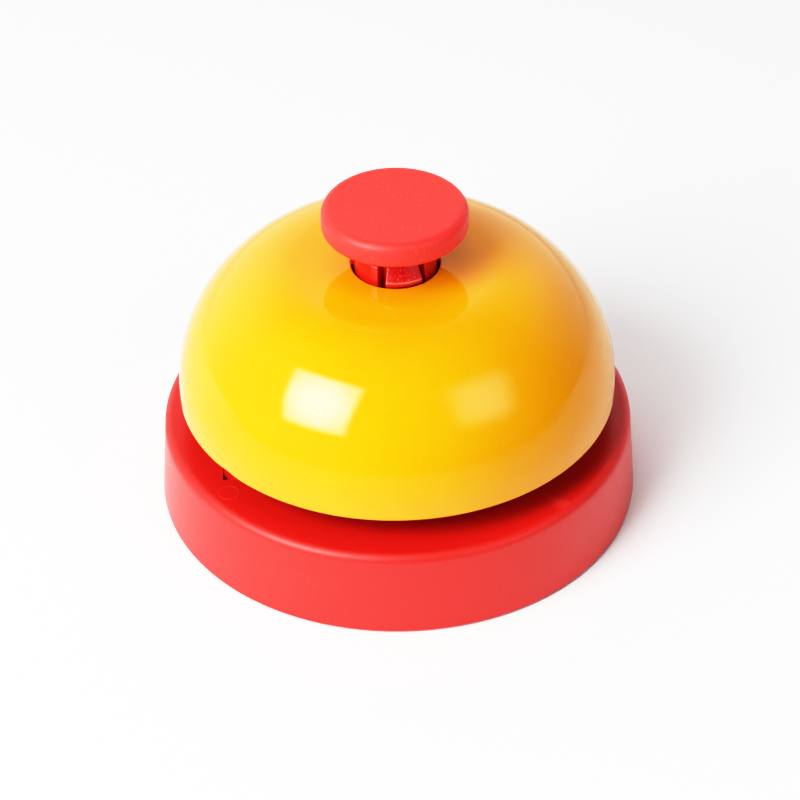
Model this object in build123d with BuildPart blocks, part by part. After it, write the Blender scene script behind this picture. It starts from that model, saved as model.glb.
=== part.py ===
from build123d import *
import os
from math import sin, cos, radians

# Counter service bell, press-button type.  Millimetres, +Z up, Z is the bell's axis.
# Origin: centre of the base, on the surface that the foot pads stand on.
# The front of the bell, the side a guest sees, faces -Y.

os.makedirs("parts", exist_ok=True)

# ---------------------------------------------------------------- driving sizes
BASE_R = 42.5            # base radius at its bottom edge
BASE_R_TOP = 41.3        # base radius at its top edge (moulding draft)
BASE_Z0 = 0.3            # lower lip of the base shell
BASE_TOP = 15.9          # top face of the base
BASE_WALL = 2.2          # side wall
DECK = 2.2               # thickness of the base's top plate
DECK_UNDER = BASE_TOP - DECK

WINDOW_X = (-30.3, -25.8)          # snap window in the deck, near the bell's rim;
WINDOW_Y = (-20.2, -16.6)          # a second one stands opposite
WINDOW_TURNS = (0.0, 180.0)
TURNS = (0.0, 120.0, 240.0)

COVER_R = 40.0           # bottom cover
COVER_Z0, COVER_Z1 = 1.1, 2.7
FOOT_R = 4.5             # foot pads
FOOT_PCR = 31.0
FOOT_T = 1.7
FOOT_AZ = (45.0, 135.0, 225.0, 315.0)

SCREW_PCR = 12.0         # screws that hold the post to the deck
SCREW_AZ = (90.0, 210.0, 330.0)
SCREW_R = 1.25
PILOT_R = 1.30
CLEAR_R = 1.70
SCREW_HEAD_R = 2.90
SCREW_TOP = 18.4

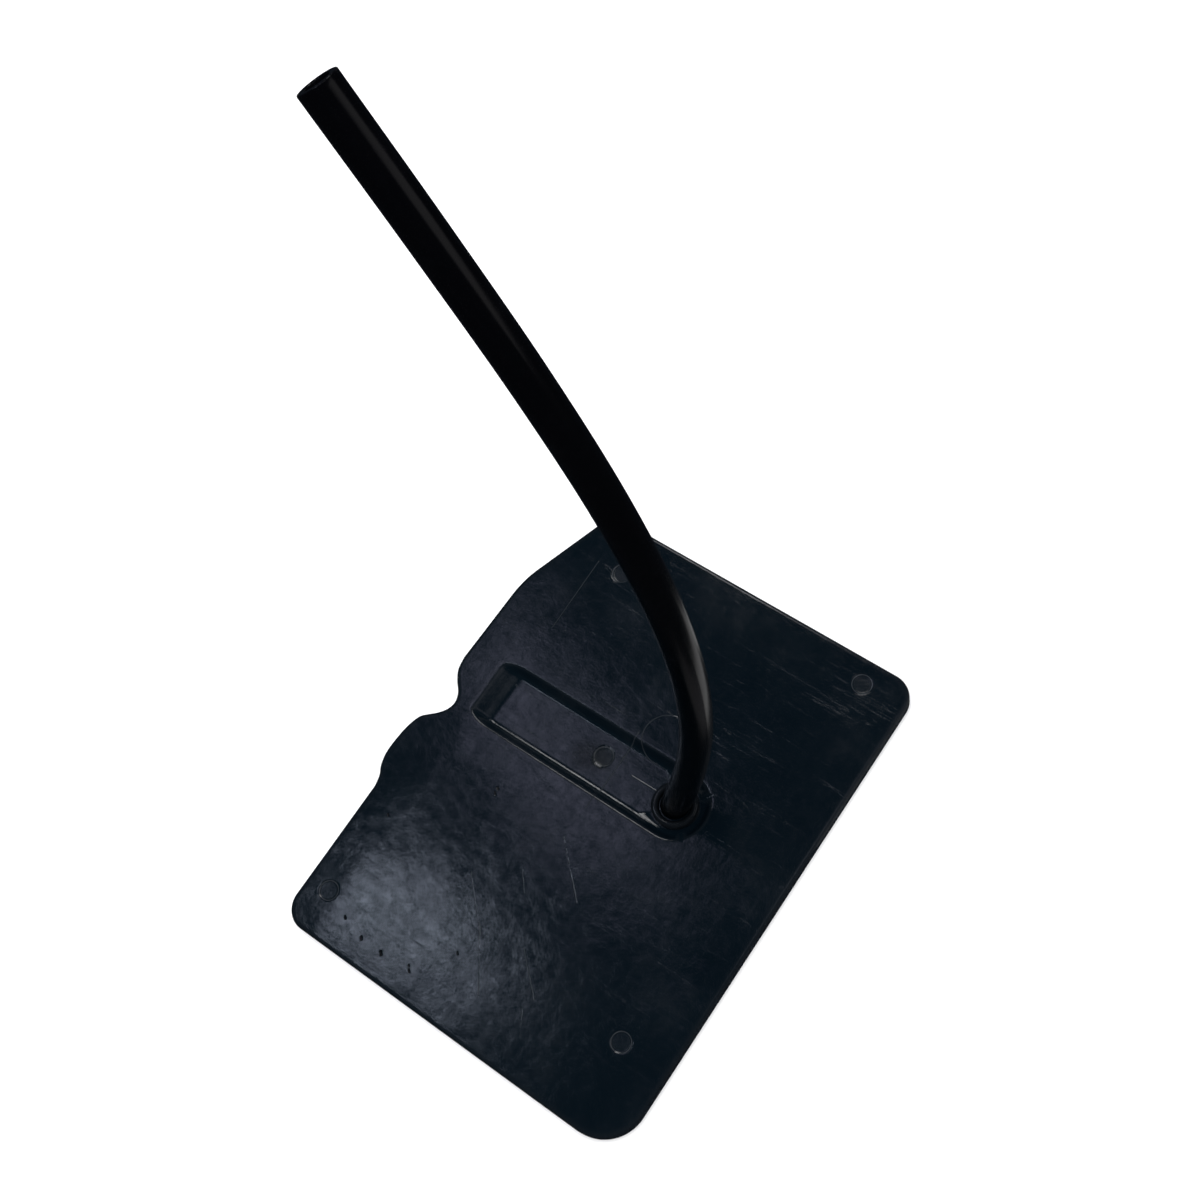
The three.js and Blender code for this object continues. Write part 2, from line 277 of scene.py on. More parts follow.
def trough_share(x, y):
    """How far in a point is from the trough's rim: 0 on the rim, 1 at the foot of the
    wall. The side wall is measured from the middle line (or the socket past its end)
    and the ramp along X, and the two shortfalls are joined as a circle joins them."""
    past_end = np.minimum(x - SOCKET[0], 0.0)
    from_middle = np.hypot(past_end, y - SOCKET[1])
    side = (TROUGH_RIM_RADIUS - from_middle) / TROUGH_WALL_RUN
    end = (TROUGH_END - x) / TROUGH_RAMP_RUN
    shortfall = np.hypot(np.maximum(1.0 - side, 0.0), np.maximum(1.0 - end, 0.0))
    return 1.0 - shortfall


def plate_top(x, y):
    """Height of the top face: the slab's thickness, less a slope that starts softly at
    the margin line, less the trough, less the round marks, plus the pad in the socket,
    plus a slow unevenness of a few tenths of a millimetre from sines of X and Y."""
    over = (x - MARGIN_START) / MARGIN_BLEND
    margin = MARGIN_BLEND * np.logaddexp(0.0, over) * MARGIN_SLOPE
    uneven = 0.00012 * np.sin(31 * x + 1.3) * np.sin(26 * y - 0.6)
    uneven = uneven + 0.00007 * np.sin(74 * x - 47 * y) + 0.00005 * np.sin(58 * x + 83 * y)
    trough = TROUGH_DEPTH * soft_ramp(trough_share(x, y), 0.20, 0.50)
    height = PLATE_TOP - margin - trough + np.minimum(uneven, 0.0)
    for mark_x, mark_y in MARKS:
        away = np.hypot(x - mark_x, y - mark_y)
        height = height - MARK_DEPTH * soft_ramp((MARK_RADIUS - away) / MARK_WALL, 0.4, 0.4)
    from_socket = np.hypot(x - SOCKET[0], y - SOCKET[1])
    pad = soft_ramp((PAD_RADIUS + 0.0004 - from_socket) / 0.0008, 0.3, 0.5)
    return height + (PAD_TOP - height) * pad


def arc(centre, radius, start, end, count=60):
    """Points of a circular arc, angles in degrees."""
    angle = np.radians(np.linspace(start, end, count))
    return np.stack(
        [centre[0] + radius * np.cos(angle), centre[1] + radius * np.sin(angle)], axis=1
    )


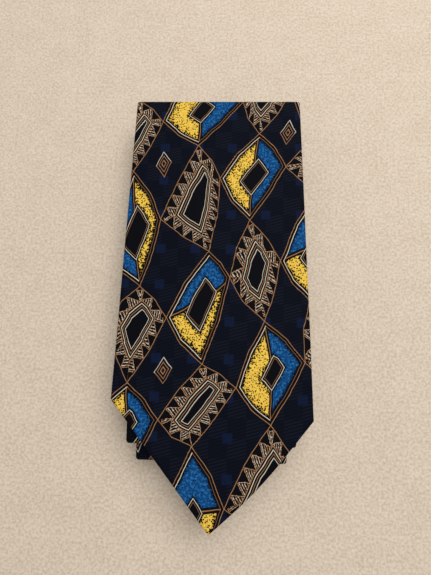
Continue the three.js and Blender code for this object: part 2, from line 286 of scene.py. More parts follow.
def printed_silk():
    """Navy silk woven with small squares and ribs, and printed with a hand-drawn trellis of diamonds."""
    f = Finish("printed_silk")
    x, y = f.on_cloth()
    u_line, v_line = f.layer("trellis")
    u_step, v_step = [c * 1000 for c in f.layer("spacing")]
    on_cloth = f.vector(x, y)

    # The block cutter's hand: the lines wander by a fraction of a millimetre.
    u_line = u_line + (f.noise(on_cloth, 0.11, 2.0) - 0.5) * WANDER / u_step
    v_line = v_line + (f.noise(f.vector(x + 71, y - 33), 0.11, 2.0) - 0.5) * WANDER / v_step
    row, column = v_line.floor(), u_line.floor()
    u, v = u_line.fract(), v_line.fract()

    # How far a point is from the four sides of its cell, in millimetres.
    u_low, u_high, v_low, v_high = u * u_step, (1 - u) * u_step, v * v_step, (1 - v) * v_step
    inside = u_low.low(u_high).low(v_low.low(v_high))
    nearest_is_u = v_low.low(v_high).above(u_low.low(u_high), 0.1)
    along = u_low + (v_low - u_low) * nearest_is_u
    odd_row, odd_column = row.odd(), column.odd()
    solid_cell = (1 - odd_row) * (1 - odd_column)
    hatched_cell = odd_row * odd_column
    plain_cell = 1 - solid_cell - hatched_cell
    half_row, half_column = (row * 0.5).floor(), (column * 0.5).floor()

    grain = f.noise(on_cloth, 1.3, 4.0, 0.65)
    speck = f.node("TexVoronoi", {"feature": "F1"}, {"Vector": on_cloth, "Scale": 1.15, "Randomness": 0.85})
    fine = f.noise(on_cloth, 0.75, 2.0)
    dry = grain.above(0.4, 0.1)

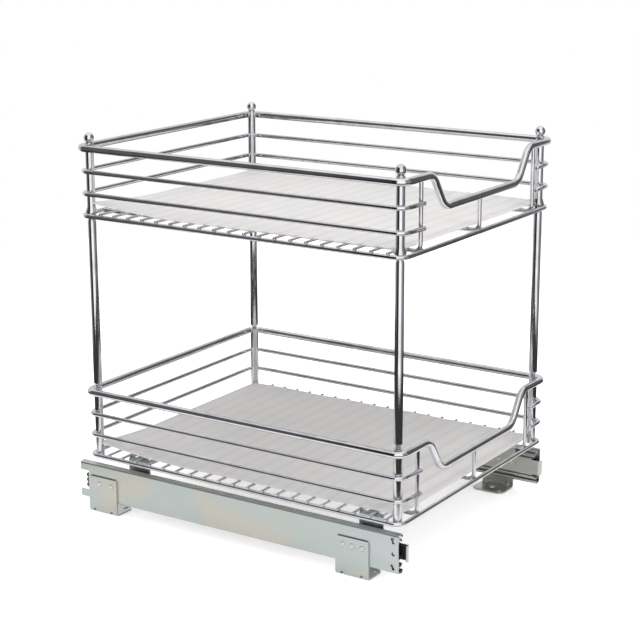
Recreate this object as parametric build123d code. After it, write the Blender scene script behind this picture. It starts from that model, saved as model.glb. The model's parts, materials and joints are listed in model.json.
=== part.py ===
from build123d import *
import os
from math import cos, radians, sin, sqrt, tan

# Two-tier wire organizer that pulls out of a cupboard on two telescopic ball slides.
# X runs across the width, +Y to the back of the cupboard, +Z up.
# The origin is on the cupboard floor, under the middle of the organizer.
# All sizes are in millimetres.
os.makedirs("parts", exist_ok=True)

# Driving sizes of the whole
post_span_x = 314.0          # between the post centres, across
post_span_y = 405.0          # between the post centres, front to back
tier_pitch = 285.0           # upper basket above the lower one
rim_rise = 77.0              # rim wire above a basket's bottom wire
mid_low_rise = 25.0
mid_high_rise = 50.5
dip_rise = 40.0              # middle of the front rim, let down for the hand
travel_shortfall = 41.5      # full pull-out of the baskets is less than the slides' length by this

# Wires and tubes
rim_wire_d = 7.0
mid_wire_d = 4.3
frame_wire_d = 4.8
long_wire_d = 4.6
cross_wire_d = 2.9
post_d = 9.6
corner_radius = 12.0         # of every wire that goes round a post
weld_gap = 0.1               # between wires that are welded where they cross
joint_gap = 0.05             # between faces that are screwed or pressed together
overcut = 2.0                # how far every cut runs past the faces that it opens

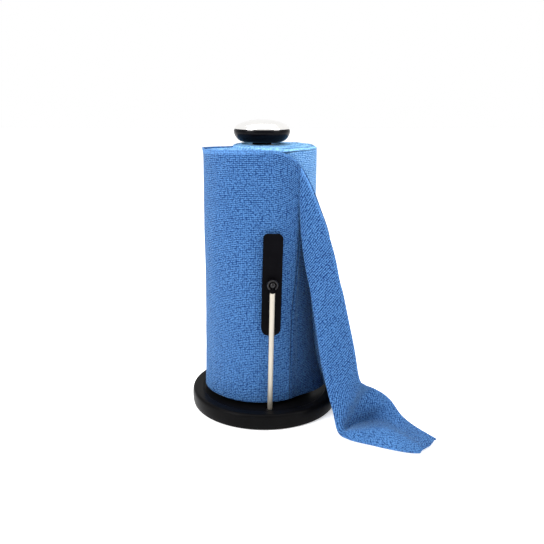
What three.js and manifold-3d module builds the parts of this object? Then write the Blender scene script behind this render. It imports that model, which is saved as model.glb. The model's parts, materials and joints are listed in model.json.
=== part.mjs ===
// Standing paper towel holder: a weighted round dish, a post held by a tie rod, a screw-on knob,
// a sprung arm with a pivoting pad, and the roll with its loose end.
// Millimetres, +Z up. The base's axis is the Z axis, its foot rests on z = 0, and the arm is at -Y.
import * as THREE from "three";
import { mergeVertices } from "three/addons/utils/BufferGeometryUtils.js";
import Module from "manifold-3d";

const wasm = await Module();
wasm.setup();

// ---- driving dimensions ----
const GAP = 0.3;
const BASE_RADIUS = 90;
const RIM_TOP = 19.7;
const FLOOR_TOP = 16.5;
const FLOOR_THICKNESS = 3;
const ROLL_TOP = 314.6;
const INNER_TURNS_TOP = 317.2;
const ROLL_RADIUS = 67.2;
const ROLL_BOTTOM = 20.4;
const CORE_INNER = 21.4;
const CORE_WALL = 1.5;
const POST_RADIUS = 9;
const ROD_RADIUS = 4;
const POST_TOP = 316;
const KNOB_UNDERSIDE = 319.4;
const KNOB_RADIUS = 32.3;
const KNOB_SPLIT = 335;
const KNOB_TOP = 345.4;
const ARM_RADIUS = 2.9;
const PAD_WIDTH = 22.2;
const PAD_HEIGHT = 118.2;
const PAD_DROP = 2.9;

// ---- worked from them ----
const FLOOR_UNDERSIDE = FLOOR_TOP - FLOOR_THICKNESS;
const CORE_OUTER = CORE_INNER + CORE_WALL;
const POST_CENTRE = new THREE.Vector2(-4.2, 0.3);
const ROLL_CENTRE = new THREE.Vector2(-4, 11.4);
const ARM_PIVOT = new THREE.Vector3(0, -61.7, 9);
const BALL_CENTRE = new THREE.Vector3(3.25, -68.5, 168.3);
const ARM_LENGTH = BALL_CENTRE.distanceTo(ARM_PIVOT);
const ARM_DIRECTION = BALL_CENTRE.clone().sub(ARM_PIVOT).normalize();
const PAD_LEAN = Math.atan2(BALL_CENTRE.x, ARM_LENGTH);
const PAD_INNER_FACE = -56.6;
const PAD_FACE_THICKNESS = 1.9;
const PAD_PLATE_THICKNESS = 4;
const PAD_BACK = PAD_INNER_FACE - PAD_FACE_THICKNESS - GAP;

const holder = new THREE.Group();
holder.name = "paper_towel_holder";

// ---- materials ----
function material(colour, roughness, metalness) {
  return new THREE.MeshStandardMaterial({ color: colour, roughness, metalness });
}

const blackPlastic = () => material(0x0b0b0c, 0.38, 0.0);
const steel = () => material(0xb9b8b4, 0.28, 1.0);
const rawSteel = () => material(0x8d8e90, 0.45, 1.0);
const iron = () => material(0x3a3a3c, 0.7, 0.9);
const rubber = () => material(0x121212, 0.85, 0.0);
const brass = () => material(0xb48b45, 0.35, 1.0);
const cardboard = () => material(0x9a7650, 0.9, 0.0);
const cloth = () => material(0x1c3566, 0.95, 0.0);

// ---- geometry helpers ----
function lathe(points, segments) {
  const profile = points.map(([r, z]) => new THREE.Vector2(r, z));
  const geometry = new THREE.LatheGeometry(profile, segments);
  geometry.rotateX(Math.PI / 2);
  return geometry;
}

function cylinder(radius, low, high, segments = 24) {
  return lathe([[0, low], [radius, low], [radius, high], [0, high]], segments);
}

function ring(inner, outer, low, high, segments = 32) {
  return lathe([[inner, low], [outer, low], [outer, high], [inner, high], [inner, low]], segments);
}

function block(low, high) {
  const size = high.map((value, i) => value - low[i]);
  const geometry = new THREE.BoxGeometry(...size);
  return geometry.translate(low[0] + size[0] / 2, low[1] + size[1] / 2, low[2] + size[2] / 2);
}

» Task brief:
Beginning at the top of the data, please return every line until and including the line containing "SCREW_TOP = 18.4", copied exactly, and nothing past it.

» Exercise answer:
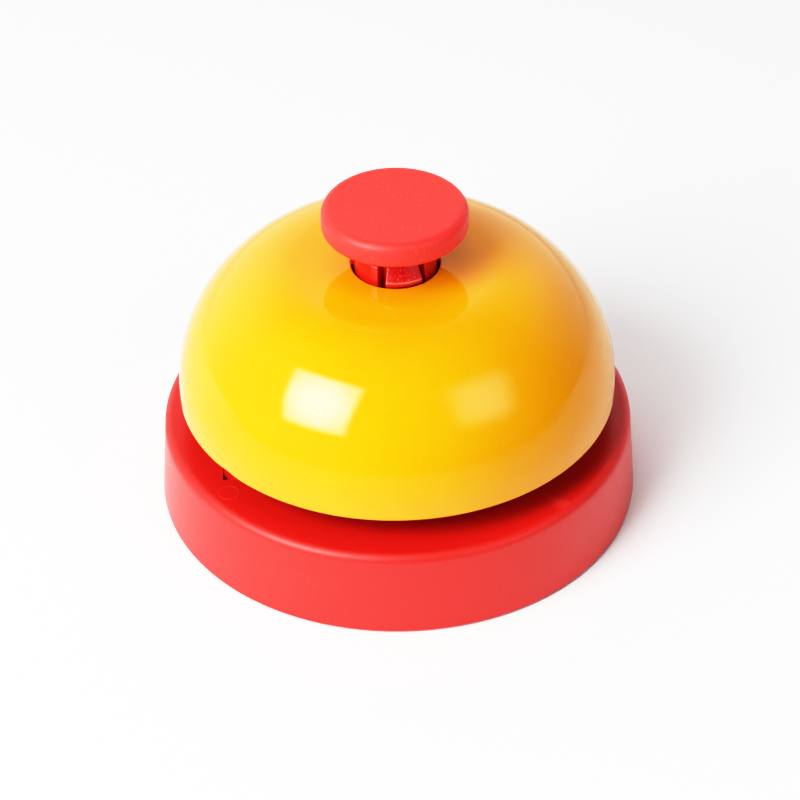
Model this object in build123d with BuildPart blocks, part by part. After it, write the Blender scene script behind this picture. It starts from that model, saved as model.glb.
=== part.py ===
from build123d import *
import os
from math import sin, cos, radians

# Counter service bell, press-button type.  Millimetres, +Z up, Z is the bell's axis.
# Origin: centre of the base, on the surface that the foot pads stand on.
# The front of the bell, the side a guest sees, faces -Y.

os.makedirs("parts", exist_ok=True)

# ---------------------------------------------------------------- driving sizes
BASE_R = 42.5            # base radius at its bottom edge
BASE_R_TOP = 41.3        # base radius at its top edge (moulding draft)
BASE_Z0 = 0.3            # lower lip of the base shell
BASE_TOP = 15.9          # top face of the base
BASE_WALL = 2.2          # side wall
DECK = 2.2               # thickness of the base's top plate
DECK_UNDER = BASE_TOP - DECK

WINDOW_X = (-30.3, -25.8)          # snap window in the deck, near the bell's rim;
WINDOW_Y = (-20.2, -16.6)          # a second one stands opposite
WINDOW_TURNS = (0.0, 180.0)
TURNS = (0.0, 120.0, 240.0)

COVER_R = 40.0           # bottom cover
COVER_Z0, COVER_Z1 = 1.1, 2.7
FOOT_R = 4.5             # foot pads
FOOT_PCR = 31.0
FOOT_T = 1.7
FOOT_AZ = (45.0, 135.0, 225.0, 315.0)

SCREW_PCR = 12.0         # screws that hold the post to the deck
SCREW_AZ = (90.0, 210.0, 330.0)
SCREW_R = 1.25
PILOT_R = 1.30
CLEAR_R = 1.70
SCREW_HEAD_R = 2.90
SCREW_TOP = 18.4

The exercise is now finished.